4- Son günlerde Camia hedef alınarak kullanılan nefret dilinin nice
kanaat önderleri yetiştirmiş olan ortak geleneğimizi, bir arada
yaşama idealimizi, toplumsal barışımızı ve vicdanları örseleyip
tahrip ettiği aşikârdır. Vakfımızın Onursal Başkanı Muhterem
Fethullah Gülen'in kim olduğunu, ideallerini, söylemlerini ve
hepsinden önemlisi yaşayışını, altmış yıldan bu yana başta
Erzurumlu hemşehrileri olmak üzere, yurt içi ve yurt dışında
milyonlarca insan çok iyi bilmektedir. Yakın zamanda başka bir
iftirası ile dikkat çekmiş olan İçişleri bakanının devlet terbiyesi
ve nezaket sınırlarını aşıp hakaret ve nefret diliyle kullandığı
ifadeler siyasi tarihimizin en talihsiz beyanlarından biri olarak
hatırlanacaktır.
5 - Vakfımızın 13 Ağustos 2013 tarihli açıklamasında yer alan;
'gerekirse hareketi iki polis bir savcı ile terör örgütü kapsamına
sokarız" iddiaları hala yetkili ağızlarca yalanlanmamıştır. Bazı
hükûmet yetkililerinin ve medya aktörlerinin pervasızca kullandığı
tahrik edici dil, akıllara karanlık senaryoları getirmektedir.

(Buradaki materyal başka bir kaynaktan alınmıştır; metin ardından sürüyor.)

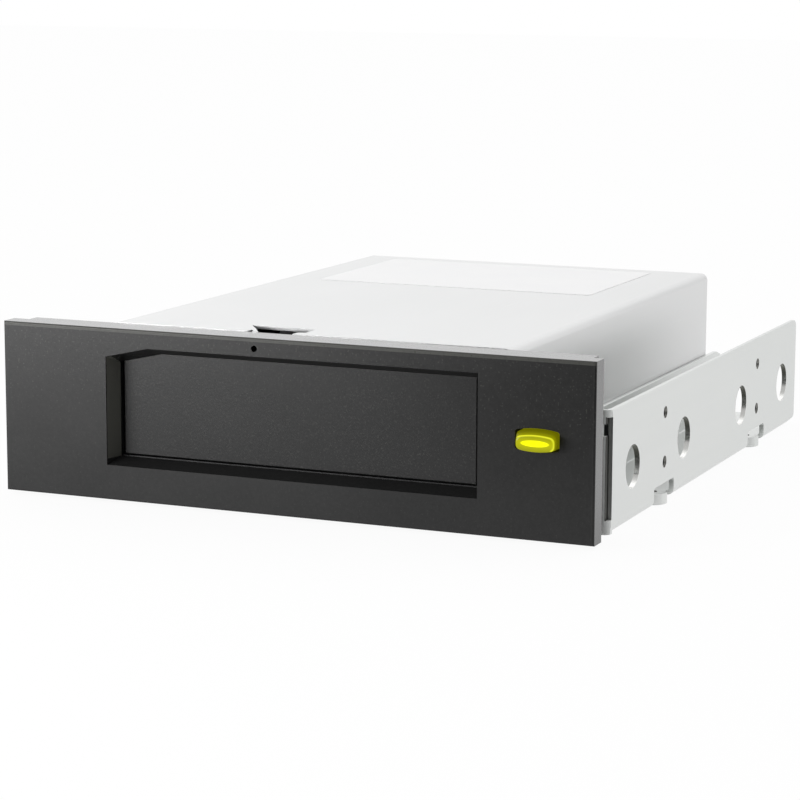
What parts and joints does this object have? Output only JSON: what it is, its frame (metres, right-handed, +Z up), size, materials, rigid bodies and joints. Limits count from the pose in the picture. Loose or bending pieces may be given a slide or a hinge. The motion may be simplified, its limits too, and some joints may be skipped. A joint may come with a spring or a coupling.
{
  "type": "internal removable disk drive",
  "caption": "Half-height bay dock for removable disk cartridges: moulded front with inward-swinging door and lit eject button, sheet-metal body and side brackets.",
  "frame": {"origin": "centre of the four bottom screw holes, in the plane of the bosses they are tapped in", "axes": "+X to the right seen from the front, +Y to the rear, +Z up"},
  "size_m": [0.1484, 0.1741, 0.0416],
  "materials": {
    "bezel_plastic": "fine sparked texture",
    "door_plastic": "satin",
    "guide_plastic": "moulded",
    "button_lens": "translucent",
    "switch_black": "moulded",
    "circuit_board": "solder mask",
    "lamp": "diffuse epoxy",
    "galvanised_sheet": "galvanised, even grey",
    "bracket_sheet": "galvanised, satin",
    "steel_rod": "bright",
    "label_stock": "plain white, blank",
    "gear_plastic": "acetal",
    "brass_gear": "turned",
    "motor_can": "plated",
    "chip_black": "moulded epoxy",
    "connector_plastic": "moulded",
    "contact_gold": "gold flash"
  },
  "bodies": {
    "drive": {"bezel": "bezel_plastic", "door_hinge_pin": "steel_rod", "door_spring": "steel_rod", "tact_switch": "switch_black", "button_board": "circuit_board", "status_led": "lamp", "top_cover": "galvanised_sheet", "blank_label": "label_stock", "bottom_tray": "galvanised_sheet", "right_bracket": "bracket_sheet", "left_bracket": "bracket_sheet", "bracket_screws": "steel_rod", "cartridge_guide": "guide_plastic", "gear_axle": "steel_rod", "eject_motor": "motor_can", "gear_bracket": "guide_plastic", "release_spring": "steel_rod", "main_board": "circuit_board", "board_components": "chip_black", "board_screws": "steel_rod", "dock_board": "circuit_board", "dock_connector": "connector_plastic", "rear_connector": "connector_plastic", "connector_contacts": "contact_gold"},
    "door_flap": {"door": "door_plastic"},
    "button": {"eject_button": "button_lens", "switch_plunger": "switch_black"},
    "ejector": {"ejector_slide": "galvanised_sheet"},
    "gear": {"eject_gear": "gear_plastic"},
    "rotor": {"motor_pinion": "brass_gear"},
    "release": {"release_slide": "guide_plastic"}
  },
  "joints": [
    {"name": "door_hinge", "type": "hinge", "parent": "drive", "child": "door_flap", "pos_m": [0, -0.0865, 0.0374], "axis": [1, 0, 0], "range_deg": [0, 90], "stiffness_Nm_per_rad": 0.003, "springref_deg": -28.65, "deforming": ["door_spring"]},
    {"name": "button_press", "type": "slide", "parent": "drive", "child": "button", "axis": [0, 1, 0], "range_m": [0, 0.0012], "stiffness_N_per_m": 400, "springref_m": -0.0005},
    {"name": "ejector_travel", "type": "slide", "parent": "drive", "child": "ejector", "axis": [0, -1, 0], "range_m": [0, 0.01]},
    {"name": "gear_spin", "type": "hinge", "parent": "drive", "child": "gear", "pos_m": [-0.0219, 0.049, 0.0105], "axis": [0, 0, 1], "continuous": true},
    {"name": "motor_spin", "type": "hinge", "parent": "drive", "child": "rotor", "pos_m": [-0.01099, 0.0553, 0.0105], "axis": [0, 0, 1], "continuous": true},
    {"name": "release_push", "type": "slide", "parent": "drive", "child": "release", "axis": [0, 1, 0], "range_m": [0, 0.004], "stiffness_N_per_m": 120, "springref_m": -0.002, "deforming": ["release_spring"]}
  ],
  "couplings": [
    {"joint": "gear_spin", "follows": "ejector_travel", "rad_per_m": 277.78},
    {"joint": "motor_spin", "follows": "ejector_travel", "rad_per_m": -694.44}
  ]
}
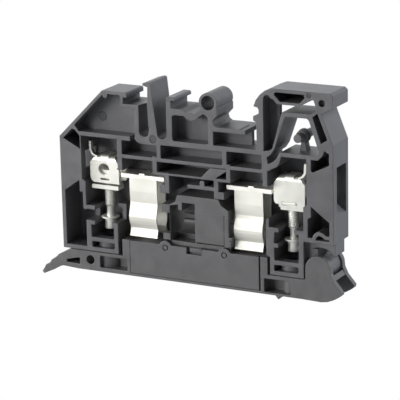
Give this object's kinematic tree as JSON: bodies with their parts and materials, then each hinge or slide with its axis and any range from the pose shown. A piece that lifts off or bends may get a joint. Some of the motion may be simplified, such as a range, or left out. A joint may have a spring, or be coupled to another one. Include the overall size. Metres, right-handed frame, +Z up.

Kasten arttırılan gerginlikle toplumsal tahriklere zemin
hazırlanmaktadır. Bu provokatif yollarla birilerinin, bizce asla
tasvip edilmeyecek tepkiler vermesi sağlanarak, Hizmet Camiasının
terör örgütü kapsamına alınması yönünde "şartların
olgunlaştırılmak" istendiğine dair şüpheler güç kazanmaktadır.
Camianın gönüllülerinden böyle bir tepki gelmesi beklenmeyeceğine
göre, suni olarak provokatif eylem ya da eylemlerin organize
edilmesinden ülkemiz adına endişe duyuyoruz. Akıllardan
çıkarılmamalıdır ki, Camianın gönüllüleri, muarızları kendilerine
hangi kabul edilemez üslup ve metotlarla muamele ederlerse
etsinler, anayasal çerçeveden ve demokratik hukuk devletinin
sınırlarından asla ayrılmayacaklar, hiçbir zaman gayri meşru
yollara da tevessül etmeyeceklerdir. Müspet hareketi şiar edinmiş
olan Hizmet Camiası, ülkesini seven dürüst ve onurlu her bireyin
yaptığı/yapacağı gibi hakkını ve hukukunu savunmaya devam edecek,
ancak karanlık senaristlerin oyunlarına ve kışkırtmalarına,
Allah'ın izni ve inayeti ile gelmeyecektir.